On Thursday, March 17, the ejidatarios held a meeting to determine whether or not they would sell the property. However, it takes only one negative vote to stop the sale, and the person who is against the sale is Adela’s father. For that reason, the meeting was canceled until new notice is given.

“We were born here, we grew up here, and now that it is beautiful, everybody wants to buy. It is sad that they just want to come to destroy our environment. We do have microsystems, and we cannot play with that. We do not even have enough water,” said Monzón.

Her father told Atención that his children have found other rock paintings in the upper part of the mountain that others want to sell. “One of them looks like a map, and the others are little animals,” said Don Monzón.

Señora Adela said in addition that until now, those who are promoting the sale have not told them who is buying. She does not know the price per square meter, nor the projects. She blamed ejidatarios Policarpo Cázares, Florencio Cázares, and Alejandro Elíos for the possible sale. “They are convincing everybody to sell,” said Adela.

 

 

During the meeting Atención tried to get information from Policarpo Cázares, but he was aggressive with the press. He did not grant interviews because the members of the media “are liars,” he said. Atención tried to contact Alejandro Elías, but up until now, he has not answered.

An ongoing conflict

The problem in the community of Cabras exploded in 2008 when the same Adela Monzón announced that the ejidatarios wanted to sell 1,200 hectares for the construction of a five star hotel as well as a golf camp to be constructed by Cordell Funding Mexicana.  At that time, even the mayor visited the residents to present them the proposal for selling their land for 20 pesos per square meter. Nothing occurred then.

Now the conflict comes to the surface again, and Monzón says that she will file criminal complaints and will ask for help from the local, state, and federal government.

The road that could pass by Los Picachos

In April 2015, when Ricardo Villarreal was running for mayor, he commented that San Miguel needed more roads, and for that reason—and also because they were validated executive projects—he would try his best for the construction of a road connecting the road to Celaya with the road to Querétaro.

In an interview, we asked him as elected mayor, about the possible appointing of Los Picachos as an NPA and how that would impact the road project. He replied, “It does not impact because in the decree it is written that the road is a necessity, and the drawing has been proposed.” He did not take a stand on the appointment, but he did say, “The decree regulates the managing of the area as well as the restrictions of what and how to build on those more than 50 thousand hectares. We will respect whatever is decreed for better or for worse for the future generations of San Miguel.”

The presentations of the study results started in April last year, and an exclusive presentation were offered to the entrepreneurs, who agreed to the idea in early July 2015. David Guzmán, representative of the State Institute of Ecology, explained that between July and August, the project was published online for the citizens’ public consultation, which aimed to get the opinions against or in favor of the project. After the public consultation, there were more opinions in favor, and the next step was to send the results to Governor Márquez so he could decree Los Picachos as an NPA.
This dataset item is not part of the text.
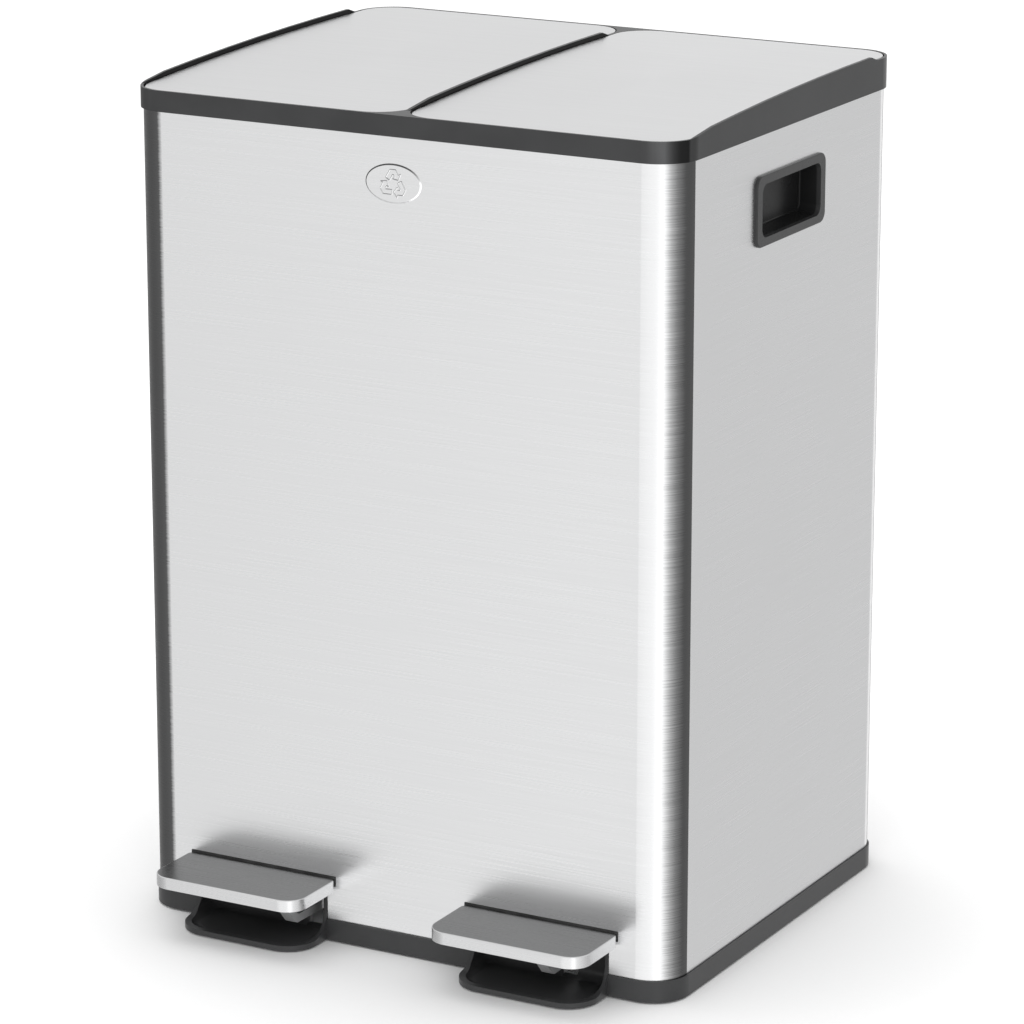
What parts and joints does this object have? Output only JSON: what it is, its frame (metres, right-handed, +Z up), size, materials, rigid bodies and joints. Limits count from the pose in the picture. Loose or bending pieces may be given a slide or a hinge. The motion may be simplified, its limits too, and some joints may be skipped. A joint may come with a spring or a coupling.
{
  "type": "double pedal waste bin",
  "caption": "Rectangular brushed steel recycling bin with side-by-side hinged lids, each worked by its own pedal, and lift-out buckets with bail handles.",
  "frame": {"origin": "middle of the whole footprint, pedals included, on the floor plane under the rubber feet", "axes": "+Z up; the front with the pedals looks along -Y; +X to the right of someone facing the front"},
  "size_m": [0.449, 0.4196, 0.6379],
  "materials": {
    "steel": "brushed, fine level grain",
    "steel_lid": "brushed, grain from side to side",
    "steel_pedal": "brushed, with turned-down polished edge",
    "zinc_steel": "zinc plated, semi-bright",
    "lever_steel": "bright plated pressing",
    "black_plastic": "fine satin texture",
    "grip_plastic": "satin",
    "guide_plastic": "satin, low friction",
    "bucket_plastic": "satin, faintly textured",
    "foot_rubber": "matt"
  },
  "bodies": {
    "body": {"body_shell": "steel", "base_tray": "black_plastic", "bucket_deck": "black_plastic", "rubber_feet": "foot_rubber", "top_collar": "black_plastic", "lid_bumpers": "foot_rubber", "hinge_pins_left": "zinc_steel", "pivot_pin_left": "zinc_steel", "rod_guides_left": "guide_plastic", "side_grip_left": "grip_plastic", "hinge_pins_right": "zinc_steel", "pivot_pin_right": "zinc_steel", "rod_guides_right": "guide_plastic", "side_grip_right": "grip_plastic"},
    "lid_left": {"lid_panel_left": "steel_lid", "lid_frame_left": "black_plastic"},
    "pedal_left": {"pedal_plate_left": "steel_pedal", "pedal_core_left": "black_plastic", "pedal_screw_left": "zinc_steel", "lever_left": "lever_steel"},
    "rod_left": {"lift_rod_left": "zinc_steel", "rod_head_left": "guide_plastic"},
    "bucket_body_left": {"bucket_left": "bucket_plastic"},
    "bail_body_left": {"bail_left": "zinc_steel", "bail_grip_left": "grip_plastic"},
    "lid_right": {"lid_panel_right": "steel_lid", "lid_frame_right": "black_plastic"},
    "pedal_right": {"pedal_plate_right": "steel_pedal", "pedal_core_right": "black_plastic", "pedal_screw_right": "zinc_steel", "lever_right": "lever_steel"},
    "rod_right": {"lift_rod_right": "zinc_steel", "rod_head_right": "guide_plastic"},
    "bucket_body_right": {"bucket_right": "bucket_plastic"},
    "bail_body_right": {"bail_right": "zinc_steel", "bail_grip_right": "grip_plastic"}
  },
  "joints": [
    {"name": "lid_hinge_left", "type": "hinge", "parent": "body", "child": "lid_left", "pos_m": [0, 0.1783, 0.62953], "axis": [-1, 0, 0], "range_deg": [0, 78]},
    {"name": "pedal_pivot_left", "type": "hinge", "parent": "body", "child": "pedal_left", "pos_m": [0, -0.0517, 0.02], "axis": [1, 0, 0], "range_deg": [0, 6.45]},
    {"name": "rod_slide_left", "type": "slide", "parent": "body", "child": "rod_left", "axis": [0, 0, 1], "range_m": [0, 0.02393]},
    {"name": "bucket_lift_left", "type": "slide", "parent": "body", "child": "bucket_body_left", "axis": [0, 0, 1], "range_m": [0, 0.01]},
    {"name": "bail_swing_left", "type": "hinge", "parent": "bucket_body_left", "child": "bail_body_left", "pos_m": [0, 0.0048, 0.58255], "axis": [-1, 0, 0], "range_deg": [0, 6]},
    {"name": "lid_hinge_right", "type": "hinge", "parent": "body", "child": "lid_right", "pos_m": [0, 0.1783, 0.62953], "axis": [-1, 0, 0], "range_deg": [0, 78]},
    {"name": "pedal_pivot_right", "type": "hinge", "parent": "body", "child": "pedal_right", "pos_m": [0, -0.0517, 0.02], "axis": [1, 0, 0], "range_deg": [0, 6.45]},
    {"name": "rod_slide_right", "type": "slide", "parent": "body", "child": "rod_right", "axis": [0, 0, 1], "range_m": [0, 0.02393]},
    {"name": "bucket_lift_right", "type": "slide", "parent": "body", "child": "bucket_body_right", "axis": [0, 0, 1], "range_m": [0, 0.01]},
    {"name": "bail_swing_right", "type": "hinge", "parent": "bucket_body_right", "child": "bail_body_right", "pos_m": [0, 0.0048, 0.58255], "axis": [-1, 0, 0], "range_deg": [0, 6]}
  ],
  "couplings": [
    {"joint": "pedal_pivot_left", "follows": "lid_hinge_left", "ratio": 0.082593},
    {"joint": "rod_slide_left", "follows": "lid_hinge_left", "m_per_rad": 0.017566},
    {"joint": "pedal_pivot_right", "follows": "lid_hinge_right", "ratio": 0.082593},
    {"joint": "rod_slide_right", "follows": "lid_hinge_right", "m_per_rad": 0.017566}
  ]
}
Guzmán also informed that if the zones were protected by the state, ladrilleras (kilns for firing bricks) would no longer be allowed in the area, and those currently operating would have to be relocated. Moreover, he advised that appointing these zones as NPAs could put the project connecting the road to Querétaro with the road to Celaya at risk, “but the Institute would give favor to the interest,” he said. If these places receive the protected designation, all local regulations will be discarded, and only state laws will apply to the zones.
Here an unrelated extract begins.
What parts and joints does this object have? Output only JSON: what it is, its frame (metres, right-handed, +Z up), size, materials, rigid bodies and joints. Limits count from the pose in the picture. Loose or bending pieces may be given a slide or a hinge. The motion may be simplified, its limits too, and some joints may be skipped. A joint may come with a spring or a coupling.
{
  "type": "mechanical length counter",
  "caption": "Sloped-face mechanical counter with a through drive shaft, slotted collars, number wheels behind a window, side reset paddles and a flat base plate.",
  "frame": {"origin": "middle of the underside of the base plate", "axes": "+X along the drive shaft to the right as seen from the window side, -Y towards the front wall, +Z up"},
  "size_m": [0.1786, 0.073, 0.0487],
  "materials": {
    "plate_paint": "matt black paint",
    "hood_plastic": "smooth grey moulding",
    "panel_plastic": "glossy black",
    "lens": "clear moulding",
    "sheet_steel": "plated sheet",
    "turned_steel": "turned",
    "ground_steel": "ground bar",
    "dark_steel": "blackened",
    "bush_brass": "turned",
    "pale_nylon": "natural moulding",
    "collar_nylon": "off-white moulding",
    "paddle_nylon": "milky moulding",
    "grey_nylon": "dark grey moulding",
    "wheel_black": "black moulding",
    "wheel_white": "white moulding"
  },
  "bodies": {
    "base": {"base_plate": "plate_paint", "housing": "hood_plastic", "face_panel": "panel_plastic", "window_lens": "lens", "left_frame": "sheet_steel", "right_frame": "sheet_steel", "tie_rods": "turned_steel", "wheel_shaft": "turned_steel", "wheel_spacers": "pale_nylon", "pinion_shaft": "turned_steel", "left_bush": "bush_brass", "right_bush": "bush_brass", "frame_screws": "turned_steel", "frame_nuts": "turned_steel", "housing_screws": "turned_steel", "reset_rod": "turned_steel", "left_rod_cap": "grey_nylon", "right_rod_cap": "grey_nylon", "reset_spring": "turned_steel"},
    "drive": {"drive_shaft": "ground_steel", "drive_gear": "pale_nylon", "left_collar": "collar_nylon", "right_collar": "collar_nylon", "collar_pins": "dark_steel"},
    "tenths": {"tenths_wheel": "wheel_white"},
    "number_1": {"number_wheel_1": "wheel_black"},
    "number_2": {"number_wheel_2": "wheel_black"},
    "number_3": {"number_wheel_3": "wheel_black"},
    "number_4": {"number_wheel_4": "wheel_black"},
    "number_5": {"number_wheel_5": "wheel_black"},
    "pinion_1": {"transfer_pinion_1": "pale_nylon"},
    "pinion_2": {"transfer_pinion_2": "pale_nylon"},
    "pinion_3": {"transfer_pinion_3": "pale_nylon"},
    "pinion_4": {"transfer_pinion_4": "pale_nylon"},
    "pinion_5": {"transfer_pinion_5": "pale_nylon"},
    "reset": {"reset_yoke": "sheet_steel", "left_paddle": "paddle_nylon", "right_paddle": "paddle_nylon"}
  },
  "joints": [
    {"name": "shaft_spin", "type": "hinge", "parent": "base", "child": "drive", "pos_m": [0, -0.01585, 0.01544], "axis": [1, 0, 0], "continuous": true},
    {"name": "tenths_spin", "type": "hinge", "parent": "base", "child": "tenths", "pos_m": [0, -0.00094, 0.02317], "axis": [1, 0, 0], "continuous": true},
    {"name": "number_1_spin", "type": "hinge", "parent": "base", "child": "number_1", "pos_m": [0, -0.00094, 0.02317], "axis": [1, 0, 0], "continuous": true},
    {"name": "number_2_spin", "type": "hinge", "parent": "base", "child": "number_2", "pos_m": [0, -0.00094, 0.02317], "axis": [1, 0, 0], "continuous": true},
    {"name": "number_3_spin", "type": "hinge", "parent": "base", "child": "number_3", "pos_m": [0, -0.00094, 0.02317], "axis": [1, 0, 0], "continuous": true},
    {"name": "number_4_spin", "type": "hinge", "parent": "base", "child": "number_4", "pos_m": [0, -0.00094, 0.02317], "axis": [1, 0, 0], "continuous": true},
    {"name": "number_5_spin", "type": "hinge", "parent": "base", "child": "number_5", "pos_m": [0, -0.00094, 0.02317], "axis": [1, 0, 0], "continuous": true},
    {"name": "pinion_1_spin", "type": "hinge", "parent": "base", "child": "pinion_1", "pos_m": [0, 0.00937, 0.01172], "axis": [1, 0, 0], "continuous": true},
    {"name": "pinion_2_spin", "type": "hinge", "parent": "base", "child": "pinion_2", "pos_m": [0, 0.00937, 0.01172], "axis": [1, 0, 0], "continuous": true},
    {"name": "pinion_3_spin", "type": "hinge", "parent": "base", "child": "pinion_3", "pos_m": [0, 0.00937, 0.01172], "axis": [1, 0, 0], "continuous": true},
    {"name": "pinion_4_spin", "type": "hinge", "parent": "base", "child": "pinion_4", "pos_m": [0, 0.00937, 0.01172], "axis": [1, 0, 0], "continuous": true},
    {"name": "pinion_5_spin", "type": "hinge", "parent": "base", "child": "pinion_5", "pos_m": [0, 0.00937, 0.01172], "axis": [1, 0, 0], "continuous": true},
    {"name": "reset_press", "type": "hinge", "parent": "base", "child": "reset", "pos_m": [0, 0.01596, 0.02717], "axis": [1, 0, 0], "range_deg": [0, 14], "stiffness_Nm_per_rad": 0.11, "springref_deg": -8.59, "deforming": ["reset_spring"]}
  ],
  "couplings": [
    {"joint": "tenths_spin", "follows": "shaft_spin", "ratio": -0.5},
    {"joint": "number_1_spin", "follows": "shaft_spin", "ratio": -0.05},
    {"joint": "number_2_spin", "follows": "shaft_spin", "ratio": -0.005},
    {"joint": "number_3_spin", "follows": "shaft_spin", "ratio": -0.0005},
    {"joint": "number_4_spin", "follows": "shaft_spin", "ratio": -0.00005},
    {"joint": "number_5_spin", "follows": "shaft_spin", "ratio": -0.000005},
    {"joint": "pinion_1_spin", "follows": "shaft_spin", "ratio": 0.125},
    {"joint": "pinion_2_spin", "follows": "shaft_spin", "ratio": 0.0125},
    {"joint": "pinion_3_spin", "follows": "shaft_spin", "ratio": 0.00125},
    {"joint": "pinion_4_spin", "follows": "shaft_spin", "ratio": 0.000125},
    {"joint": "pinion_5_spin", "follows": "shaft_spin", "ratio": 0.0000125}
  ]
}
What has been found in Los Picachos?

Environmentalist and social activist Mario Hernández assured Atención that records exist that Cante AC has submitted documents before different governmental offices since May 22, 1990, in order to achieve preservation of Los Picachos and Támbula. Nevertheless, it was not until three years ago that the then Ecologist Party local deputy, Jorge Arenas, visited the Presa Allende and proposed “the recovery of the Presa Allende” to the entrepreneurs of San Miguel in order to develop a touristic attraction for the city. That was easy for Arenas to suggest because his group had recovered the Palote dam in León, which is now a part of the Metropolitan Park (a natural protected area with 337 hectares, of which 85 percent is the dam). Currently, all kinds of tourist venues and activities are located in that park: restaurants, a palapa, boat rides, and bird watching. The annual International Hot Air Balloon Festival also takes place there, generating revenue of more than 500 million pesos. The San Miguel entrepreneurs wanted something like that at Presa Allende.
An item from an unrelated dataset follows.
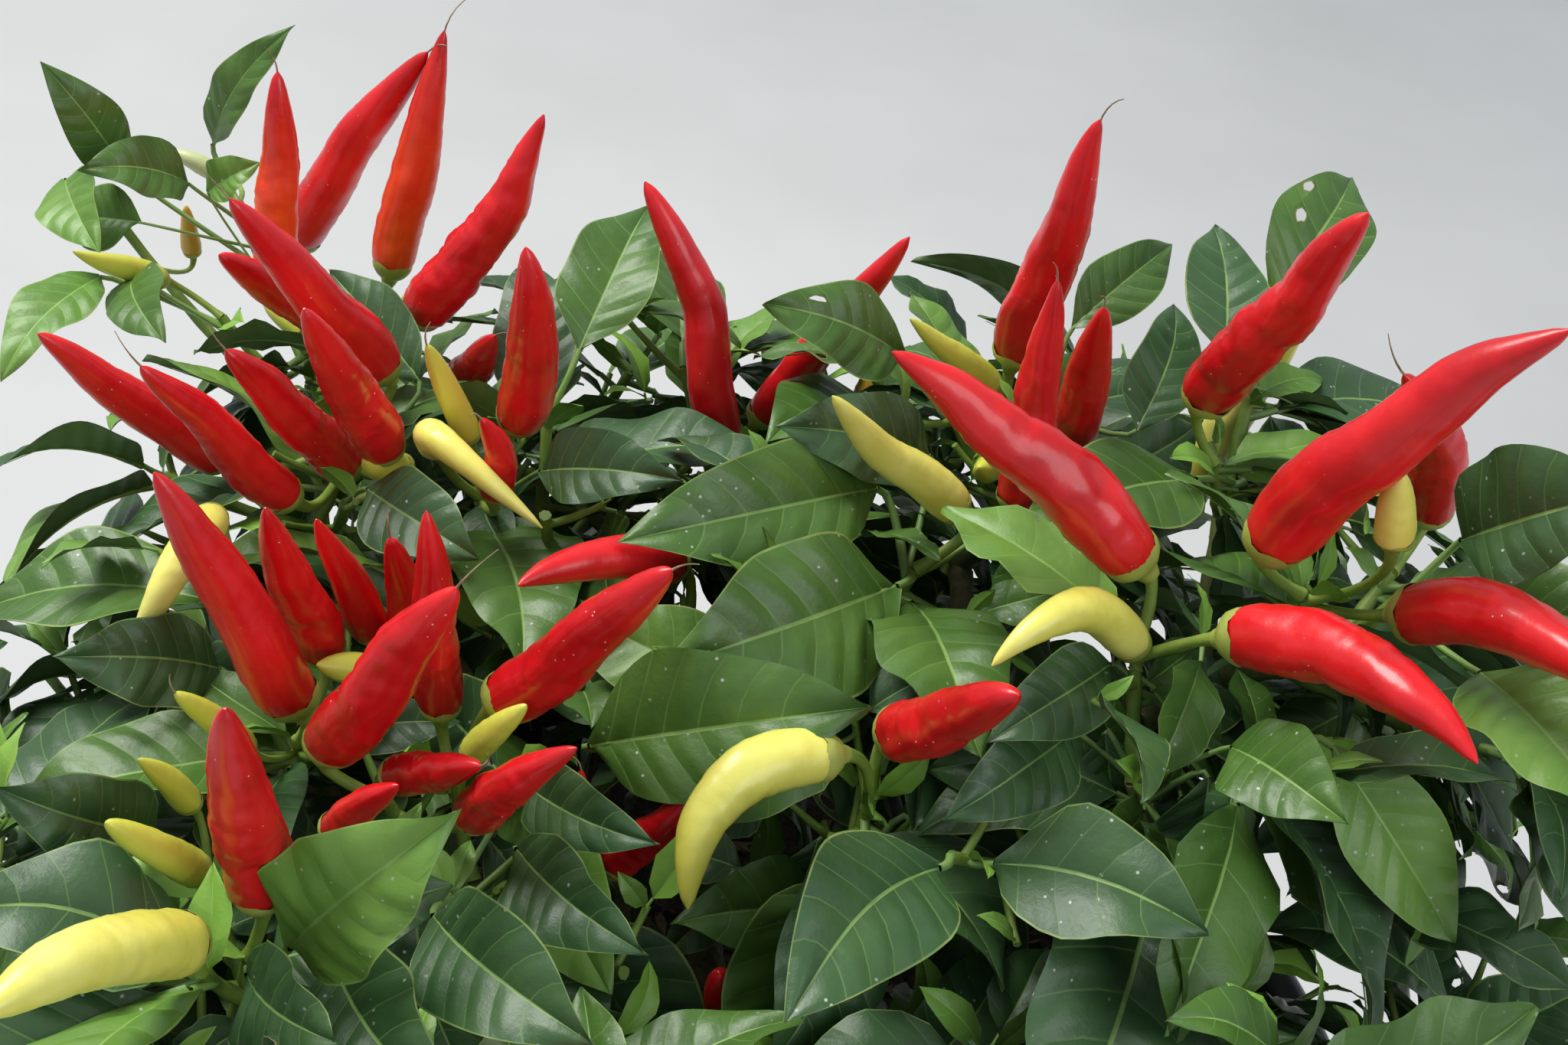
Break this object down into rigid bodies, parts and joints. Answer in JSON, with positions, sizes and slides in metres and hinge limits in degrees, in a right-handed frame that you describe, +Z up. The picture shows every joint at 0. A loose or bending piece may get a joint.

According to Hernández, he and nonprofit organizations, as well as other citizens, have promoted the appointing of Los Picachos and Támbula as an NPA since 1992, but they stated that after the Guanajuato Institute of Ecology proposed conducting a study to determine if the Presa Allende was worthy of the appointment, they did not find enough favorable elements. For that reason they decided to include Támbula and Los Picachos and name it as an ecological corridor.

The studies found 219 different species of flora divided in four parts: encino, scrubs, lowland forest, and meadows. With respect to the fauna, the divisions included amphibians, reptiles, birds, and mammals, including wild cats, pumas, foxes, and white tail deer. If the area gets the appointment as an NPA, the animals and plants would be shielded against all kinds of disturbance in more than 50 thousand hectares, equal to a third of the municipal land.

If the areas are designated as NPAs, changes in land use without authorization from the state government and construction of new housing developments will be prohibited. With authorization from the state government, however, industrial activities could be developed in the area. The extraction of petrous material and wildlife from the area will be forbidden or regulated. Fishing will also be regulated. On the other hand, environmental investigation or sustainable tourism will be permitted.

The Ecology Institute will regulate recreational and touristic activities, and regulations from the National Commission of Water will control the use of water.

Environmentalist Hernández commented that the State Institute of Ecology concluded the works with the citizens’ consultation, and now the responsibility for issuing the decree belongs to Governor Miguel Márquez. So far, there is no response.